Supplied material:
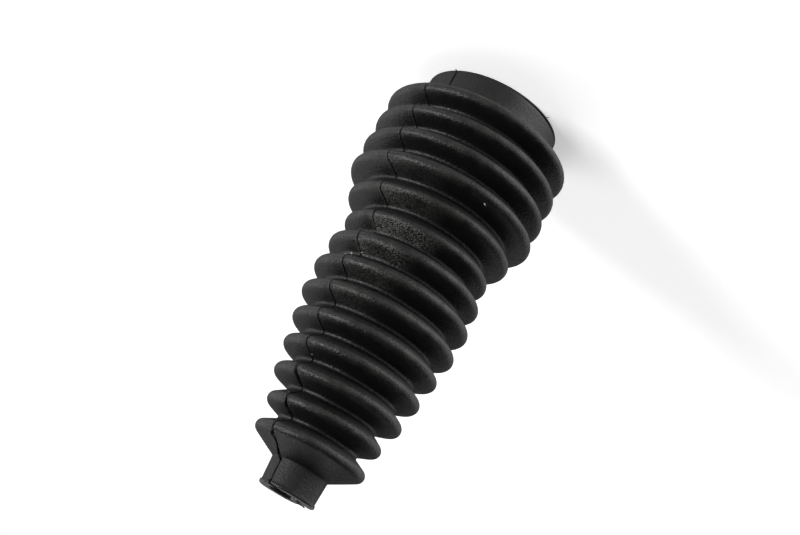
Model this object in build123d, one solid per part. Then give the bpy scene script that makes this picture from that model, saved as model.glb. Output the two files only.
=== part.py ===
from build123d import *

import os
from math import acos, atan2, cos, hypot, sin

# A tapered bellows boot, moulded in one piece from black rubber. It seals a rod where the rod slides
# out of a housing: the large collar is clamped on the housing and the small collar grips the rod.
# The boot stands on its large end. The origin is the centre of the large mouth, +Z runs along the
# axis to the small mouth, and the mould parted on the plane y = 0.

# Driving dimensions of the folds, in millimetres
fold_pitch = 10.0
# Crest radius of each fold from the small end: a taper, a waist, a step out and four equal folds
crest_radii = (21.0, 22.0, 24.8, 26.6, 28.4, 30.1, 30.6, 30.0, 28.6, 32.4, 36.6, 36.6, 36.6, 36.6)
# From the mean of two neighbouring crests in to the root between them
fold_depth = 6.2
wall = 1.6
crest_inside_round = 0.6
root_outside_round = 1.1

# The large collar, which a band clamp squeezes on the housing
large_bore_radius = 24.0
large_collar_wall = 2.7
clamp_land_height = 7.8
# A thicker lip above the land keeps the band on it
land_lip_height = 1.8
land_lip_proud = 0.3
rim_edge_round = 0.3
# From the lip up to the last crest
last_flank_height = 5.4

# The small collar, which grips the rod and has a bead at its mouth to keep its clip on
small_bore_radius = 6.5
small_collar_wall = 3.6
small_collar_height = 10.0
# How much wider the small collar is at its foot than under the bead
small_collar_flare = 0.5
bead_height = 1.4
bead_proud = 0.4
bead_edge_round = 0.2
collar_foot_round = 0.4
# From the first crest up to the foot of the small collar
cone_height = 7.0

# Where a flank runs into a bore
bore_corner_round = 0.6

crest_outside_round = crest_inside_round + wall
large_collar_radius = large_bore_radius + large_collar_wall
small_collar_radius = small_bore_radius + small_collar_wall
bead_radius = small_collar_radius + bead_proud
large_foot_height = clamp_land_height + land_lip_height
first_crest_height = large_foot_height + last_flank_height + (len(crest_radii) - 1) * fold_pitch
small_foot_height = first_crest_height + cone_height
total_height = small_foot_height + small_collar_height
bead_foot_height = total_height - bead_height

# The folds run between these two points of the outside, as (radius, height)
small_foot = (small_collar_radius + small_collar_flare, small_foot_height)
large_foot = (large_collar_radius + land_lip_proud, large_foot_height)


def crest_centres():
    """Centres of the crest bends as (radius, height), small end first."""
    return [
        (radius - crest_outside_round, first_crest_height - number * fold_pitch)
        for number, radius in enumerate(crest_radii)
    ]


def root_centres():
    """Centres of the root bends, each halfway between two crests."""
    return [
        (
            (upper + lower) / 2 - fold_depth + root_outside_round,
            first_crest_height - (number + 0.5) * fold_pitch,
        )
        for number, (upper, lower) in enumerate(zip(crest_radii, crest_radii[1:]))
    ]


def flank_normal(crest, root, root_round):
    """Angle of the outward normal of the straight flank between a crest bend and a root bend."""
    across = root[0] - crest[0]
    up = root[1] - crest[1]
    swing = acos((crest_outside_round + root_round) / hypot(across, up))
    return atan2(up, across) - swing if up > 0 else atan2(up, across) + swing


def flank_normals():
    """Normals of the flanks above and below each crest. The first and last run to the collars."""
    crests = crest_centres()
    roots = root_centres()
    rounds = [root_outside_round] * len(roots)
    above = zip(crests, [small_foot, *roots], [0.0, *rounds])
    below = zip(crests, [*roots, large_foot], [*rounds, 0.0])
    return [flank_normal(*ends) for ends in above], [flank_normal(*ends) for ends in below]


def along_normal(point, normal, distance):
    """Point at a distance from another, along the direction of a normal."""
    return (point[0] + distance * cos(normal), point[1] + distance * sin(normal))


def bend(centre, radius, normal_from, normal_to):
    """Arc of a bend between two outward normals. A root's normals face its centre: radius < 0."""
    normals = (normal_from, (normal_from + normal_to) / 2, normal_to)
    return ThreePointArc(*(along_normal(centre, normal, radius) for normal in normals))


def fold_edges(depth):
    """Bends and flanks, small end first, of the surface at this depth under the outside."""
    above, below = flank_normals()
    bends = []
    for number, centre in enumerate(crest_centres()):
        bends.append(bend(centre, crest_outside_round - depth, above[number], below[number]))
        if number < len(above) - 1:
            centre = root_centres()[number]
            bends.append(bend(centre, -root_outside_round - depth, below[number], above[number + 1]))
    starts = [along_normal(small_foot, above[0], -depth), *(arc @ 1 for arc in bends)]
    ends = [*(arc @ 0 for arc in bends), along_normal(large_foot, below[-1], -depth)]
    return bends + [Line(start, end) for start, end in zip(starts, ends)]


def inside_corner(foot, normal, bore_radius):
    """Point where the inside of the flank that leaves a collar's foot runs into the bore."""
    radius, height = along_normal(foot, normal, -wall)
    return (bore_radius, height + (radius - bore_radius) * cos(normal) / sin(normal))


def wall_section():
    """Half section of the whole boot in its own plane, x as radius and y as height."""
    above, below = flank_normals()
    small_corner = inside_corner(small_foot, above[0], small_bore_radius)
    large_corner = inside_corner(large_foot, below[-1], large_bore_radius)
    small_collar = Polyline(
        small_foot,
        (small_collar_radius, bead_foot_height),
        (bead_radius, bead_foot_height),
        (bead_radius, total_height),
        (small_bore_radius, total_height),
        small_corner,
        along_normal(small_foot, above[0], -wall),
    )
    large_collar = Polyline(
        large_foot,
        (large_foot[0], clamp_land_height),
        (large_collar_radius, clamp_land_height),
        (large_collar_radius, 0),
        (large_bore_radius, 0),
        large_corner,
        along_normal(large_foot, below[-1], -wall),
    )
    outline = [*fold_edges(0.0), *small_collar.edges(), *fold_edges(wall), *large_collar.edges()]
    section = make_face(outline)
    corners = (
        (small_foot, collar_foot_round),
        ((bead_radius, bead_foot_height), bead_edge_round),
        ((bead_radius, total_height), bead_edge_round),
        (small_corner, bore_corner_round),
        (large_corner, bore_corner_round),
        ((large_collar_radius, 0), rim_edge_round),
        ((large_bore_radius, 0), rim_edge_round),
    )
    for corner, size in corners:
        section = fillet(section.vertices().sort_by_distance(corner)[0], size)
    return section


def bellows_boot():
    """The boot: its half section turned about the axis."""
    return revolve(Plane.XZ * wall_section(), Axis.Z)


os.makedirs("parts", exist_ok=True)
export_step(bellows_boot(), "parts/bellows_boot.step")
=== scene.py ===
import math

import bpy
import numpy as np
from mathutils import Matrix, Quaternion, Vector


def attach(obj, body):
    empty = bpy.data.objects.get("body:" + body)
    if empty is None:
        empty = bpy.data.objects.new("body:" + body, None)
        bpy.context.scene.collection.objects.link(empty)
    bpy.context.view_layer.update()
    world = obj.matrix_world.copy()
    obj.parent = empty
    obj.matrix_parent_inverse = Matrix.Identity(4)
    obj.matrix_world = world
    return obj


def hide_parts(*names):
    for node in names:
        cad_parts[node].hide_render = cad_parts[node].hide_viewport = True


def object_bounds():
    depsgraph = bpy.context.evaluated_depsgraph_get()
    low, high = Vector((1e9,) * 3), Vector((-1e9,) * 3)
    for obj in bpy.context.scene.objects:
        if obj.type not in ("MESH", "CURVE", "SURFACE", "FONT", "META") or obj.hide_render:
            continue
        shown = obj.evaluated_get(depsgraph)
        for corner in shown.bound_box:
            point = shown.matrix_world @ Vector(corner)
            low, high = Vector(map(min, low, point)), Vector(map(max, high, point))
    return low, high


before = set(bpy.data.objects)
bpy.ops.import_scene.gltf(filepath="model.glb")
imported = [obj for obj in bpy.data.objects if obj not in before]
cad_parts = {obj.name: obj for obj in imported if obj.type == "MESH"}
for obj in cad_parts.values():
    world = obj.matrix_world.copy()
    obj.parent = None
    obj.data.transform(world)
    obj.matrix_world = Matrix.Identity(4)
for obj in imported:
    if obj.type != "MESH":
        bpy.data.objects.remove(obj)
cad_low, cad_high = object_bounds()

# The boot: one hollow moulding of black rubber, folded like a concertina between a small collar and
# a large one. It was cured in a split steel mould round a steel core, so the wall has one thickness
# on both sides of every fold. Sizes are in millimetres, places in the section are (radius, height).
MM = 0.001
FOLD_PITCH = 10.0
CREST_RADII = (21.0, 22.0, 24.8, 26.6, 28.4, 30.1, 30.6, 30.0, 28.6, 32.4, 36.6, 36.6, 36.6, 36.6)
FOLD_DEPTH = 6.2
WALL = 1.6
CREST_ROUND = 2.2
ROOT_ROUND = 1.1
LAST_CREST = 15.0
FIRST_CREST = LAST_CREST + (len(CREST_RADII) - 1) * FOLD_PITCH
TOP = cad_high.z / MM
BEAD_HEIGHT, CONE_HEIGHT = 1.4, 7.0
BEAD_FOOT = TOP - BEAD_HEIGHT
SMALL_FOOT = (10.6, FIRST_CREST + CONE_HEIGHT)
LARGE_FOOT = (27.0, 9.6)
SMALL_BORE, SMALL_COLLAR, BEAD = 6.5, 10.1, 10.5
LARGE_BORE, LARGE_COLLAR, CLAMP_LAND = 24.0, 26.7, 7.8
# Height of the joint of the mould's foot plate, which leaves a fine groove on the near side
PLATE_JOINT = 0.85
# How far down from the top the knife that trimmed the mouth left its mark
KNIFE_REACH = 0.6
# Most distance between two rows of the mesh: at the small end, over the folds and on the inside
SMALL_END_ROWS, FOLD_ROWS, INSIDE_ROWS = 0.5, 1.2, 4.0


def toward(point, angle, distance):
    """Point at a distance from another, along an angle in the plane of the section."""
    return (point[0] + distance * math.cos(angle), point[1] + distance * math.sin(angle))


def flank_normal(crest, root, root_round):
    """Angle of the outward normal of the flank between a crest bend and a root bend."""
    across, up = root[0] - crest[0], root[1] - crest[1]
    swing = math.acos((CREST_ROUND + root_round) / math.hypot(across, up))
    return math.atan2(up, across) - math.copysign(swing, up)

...

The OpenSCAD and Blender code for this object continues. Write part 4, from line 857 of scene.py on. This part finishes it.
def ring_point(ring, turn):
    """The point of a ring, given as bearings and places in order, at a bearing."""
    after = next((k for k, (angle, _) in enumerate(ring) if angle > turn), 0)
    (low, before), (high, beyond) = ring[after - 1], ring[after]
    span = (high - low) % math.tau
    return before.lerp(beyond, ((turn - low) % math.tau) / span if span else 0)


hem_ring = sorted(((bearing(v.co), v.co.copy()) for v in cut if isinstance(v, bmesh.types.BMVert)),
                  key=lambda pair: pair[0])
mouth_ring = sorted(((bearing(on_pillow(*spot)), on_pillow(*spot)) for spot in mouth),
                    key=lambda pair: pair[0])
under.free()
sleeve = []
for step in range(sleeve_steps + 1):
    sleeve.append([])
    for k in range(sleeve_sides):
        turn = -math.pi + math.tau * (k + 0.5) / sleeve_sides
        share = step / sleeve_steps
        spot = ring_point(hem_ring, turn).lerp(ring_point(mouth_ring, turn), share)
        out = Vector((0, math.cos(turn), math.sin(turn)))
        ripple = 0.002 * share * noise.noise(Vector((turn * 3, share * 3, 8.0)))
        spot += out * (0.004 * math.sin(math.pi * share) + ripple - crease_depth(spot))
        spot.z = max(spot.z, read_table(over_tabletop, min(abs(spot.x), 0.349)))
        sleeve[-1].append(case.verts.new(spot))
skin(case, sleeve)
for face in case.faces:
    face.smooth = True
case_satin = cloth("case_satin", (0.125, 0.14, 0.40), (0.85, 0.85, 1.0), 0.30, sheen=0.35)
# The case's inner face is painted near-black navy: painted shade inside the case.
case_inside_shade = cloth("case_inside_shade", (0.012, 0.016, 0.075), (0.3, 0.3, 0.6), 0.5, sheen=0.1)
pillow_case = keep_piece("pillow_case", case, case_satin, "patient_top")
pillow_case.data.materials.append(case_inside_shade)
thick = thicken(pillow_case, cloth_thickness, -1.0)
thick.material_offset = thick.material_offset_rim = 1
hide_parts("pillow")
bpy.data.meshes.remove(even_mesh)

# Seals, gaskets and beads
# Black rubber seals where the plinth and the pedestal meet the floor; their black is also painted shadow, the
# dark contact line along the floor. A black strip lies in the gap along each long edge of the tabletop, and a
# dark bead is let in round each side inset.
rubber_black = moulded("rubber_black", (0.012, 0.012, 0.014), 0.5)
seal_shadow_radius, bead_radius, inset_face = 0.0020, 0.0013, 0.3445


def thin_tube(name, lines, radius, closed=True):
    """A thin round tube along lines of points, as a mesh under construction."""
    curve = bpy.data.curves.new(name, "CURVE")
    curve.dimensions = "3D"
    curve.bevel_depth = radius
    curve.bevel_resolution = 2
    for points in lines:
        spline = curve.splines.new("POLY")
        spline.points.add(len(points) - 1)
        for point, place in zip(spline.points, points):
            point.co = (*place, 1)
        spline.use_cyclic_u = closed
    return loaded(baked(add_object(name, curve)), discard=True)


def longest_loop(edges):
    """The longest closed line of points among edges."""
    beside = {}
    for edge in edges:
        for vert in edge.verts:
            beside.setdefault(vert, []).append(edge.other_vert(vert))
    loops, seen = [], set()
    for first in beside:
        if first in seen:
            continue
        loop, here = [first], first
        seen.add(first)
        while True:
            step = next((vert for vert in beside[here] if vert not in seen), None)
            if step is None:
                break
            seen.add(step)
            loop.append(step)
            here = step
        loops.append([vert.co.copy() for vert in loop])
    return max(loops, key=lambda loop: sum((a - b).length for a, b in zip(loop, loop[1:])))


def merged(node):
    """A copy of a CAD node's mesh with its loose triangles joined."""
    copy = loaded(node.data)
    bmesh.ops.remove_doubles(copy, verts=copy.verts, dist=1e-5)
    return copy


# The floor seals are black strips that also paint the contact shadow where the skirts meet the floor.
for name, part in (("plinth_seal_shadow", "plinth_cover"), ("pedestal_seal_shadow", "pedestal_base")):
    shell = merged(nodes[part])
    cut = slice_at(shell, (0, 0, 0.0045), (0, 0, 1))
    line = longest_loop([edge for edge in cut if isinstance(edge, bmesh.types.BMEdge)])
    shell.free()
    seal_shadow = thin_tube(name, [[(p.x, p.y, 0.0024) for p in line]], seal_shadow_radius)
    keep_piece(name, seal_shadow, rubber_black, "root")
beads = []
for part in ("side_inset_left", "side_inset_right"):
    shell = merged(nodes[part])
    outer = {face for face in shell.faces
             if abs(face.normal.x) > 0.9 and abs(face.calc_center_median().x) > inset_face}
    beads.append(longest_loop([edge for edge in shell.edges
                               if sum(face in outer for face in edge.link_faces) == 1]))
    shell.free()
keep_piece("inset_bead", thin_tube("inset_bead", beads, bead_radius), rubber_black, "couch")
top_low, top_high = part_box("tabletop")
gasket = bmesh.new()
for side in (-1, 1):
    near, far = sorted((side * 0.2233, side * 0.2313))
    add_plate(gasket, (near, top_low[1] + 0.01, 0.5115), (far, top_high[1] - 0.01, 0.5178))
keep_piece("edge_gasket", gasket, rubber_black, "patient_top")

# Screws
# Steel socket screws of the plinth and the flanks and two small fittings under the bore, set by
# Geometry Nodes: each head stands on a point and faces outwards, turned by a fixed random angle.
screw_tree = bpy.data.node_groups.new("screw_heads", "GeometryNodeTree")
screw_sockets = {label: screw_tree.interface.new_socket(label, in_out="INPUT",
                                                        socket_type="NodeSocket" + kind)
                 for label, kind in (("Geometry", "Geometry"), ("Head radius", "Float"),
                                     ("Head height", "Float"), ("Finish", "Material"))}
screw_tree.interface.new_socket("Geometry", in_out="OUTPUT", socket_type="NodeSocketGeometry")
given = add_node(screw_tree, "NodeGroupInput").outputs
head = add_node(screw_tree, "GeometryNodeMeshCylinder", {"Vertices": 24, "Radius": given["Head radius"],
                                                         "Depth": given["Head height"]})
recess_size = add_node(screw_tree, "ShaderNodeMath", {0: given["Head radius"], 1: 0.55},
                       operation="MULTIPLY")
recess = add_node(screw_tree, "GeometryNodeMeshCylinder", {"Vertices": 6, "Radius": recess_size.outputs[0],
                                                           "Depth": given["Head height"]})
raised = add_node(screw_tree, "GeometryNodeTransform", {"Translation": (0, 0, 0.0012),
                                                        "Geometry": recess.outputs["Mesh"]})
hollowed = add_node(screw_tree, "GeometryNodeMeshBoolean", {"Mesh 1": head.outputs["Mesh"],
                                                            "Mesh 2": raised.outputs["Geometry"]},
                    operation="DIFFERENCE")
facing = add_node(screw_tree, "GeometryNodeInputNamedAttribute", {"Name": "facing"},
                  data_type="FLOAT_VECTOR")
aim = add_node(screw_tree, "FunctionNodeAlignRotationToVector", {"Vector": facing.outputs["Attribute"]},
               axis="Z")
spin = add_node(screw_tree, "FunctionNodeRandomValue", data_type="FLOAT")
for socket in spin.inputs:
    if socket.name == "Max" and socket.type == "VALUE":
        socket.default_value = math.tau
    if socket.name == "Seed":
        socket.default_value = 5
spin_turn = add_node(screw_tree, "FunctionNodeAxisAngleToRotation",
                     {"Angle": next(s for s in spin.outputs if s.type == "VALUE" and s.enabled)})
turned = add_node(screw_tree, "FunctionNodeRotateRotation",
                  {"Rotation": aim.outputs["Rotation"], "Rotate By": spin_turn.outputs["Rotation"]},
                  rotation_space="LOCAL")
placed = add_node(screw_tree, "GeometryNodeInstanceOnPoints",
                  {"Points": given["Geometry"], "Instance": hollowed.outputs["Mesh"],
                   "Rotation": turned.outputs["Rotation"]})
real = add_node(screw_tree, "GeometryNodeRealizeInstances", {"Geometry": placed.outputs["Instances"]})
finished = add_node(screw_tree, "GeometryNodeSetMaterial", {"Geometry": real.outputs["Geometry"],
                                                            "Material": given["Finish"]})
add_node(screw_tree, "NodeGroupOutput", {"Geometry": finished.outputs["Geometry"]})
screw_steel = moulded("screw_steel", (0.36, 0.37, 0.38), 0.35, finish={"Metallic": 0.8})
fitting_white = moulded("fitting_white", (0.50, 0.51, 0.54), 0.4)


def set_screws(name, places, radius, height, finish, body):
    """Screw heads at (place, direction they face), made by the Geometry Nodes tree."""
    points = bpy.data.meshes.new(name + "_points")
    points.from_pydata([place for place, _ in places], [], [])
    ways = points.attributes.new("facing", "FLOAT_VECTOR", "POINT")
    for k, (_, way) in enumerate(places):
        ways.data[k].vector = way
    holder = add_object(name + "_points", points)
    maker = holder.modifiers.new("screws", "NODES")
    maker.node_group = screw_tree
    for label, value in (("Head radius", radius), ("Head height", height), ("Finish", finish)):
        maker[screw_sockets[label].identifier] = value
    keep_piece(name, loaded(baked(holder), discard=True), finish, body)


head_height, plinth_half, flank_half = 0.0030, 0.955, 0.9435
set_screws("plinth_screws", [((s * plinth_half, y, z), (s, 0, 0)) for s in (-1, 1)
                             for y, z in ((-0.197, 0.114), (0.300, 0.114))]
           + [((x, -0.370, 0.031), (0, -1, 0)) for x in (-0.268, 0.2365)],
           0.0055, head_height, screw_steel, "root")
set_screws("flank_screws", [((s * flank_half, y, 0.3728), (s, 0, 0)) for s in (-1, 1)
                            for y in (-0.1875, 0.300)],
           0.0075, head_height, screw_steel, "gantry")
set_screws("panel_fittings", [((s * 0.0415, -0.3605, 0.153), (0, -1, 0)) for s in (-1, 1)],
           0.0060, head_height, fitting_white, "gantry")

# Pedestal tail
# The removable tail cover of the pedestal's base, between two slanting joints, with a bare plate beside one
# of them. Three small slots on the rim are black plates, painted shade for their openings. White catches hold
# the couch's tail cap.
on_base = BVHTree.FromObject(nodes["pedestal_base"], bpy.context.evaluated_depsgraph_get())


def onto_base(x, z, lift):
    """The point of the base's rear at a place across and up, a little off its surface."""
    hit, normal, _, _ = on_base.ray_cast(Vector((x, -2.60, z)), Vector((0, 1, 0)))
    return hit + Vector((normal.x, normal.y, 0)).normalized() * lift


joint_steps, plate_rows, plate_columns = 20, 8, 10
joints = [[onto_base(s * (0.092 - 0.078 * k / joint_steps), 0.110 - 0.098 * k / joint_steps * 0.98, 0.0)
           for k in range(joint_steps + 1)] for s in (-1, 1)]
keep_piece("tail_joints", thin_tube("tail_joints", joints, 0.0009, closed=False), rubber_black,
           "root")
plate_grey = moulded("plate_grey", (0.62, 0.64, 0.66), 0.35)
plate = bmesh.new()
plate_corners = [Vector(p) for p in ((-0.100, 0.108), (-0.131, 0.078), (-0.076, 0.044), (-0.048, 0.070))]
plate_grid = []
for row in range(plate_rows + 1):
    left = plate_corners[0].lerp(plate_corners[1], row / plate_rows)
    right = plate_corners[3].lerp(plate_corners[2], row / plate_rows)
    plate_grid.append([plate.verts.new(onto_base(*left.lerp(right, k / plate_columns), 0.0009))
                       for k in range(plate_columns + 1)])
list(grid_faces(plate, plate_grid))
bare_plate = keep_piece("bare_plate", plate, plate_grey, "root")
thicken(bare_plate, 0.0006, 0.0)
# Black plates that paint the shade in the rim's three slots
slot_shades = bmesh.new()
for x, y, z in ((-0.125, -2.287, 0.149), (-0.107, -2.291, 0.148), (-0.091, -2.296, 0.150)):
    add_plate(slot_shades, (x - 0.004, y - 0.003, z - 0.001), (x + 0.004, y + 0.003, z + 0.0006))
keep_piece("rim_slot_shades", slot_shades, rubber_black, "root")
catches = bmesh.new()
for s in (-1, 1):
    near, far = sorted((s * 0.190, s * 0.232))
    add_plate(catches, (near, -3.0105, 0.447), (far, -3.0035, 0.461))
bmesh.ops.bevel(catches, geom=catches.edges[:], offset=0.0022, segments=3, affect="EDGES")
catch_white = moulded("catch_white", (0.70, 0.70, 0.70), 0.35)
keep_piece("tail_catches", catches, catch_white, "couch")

Required task: Return, unchanged, the run of lines above that opens with the line containing "for corner, size" and closes with the line containing "for node in". Include both.

Task response:
    for corner, size in corners:
        section = fillet(section.vertices().sort_by_distance(corner)[0], size)
    return section


def bellows_boot():
    """The boot: its half section turned about the axis."""
    return revolve(Plane.XZ * wall_section(), Axis.Z)


os.makedirs("parts", exist_ok=True)
export_step(bellows_boot(), "parts/bellows_boot.step")
=== scene.py ===
import math

import bpy
import numpy as np
from mathutils import Matrix, Quaternion, Vector


def attach(obj, body):
    empty = bpy.data.objects.get("body:" + body)
    if empty is None:
        empty = bpy.data.objects.new("body:" + body, None)
        bpy.context.scene.collection.objects.link(empty)
    bpy.context.view_layer.update()
    world = obj.matrix_world.copy()
    obj.parent = empty
    obj.matrix_parent_inverse = Matrix.Identity(4)
    obj.matrix_world = world
    return obj


def hide_parts(*names):
    for node in names:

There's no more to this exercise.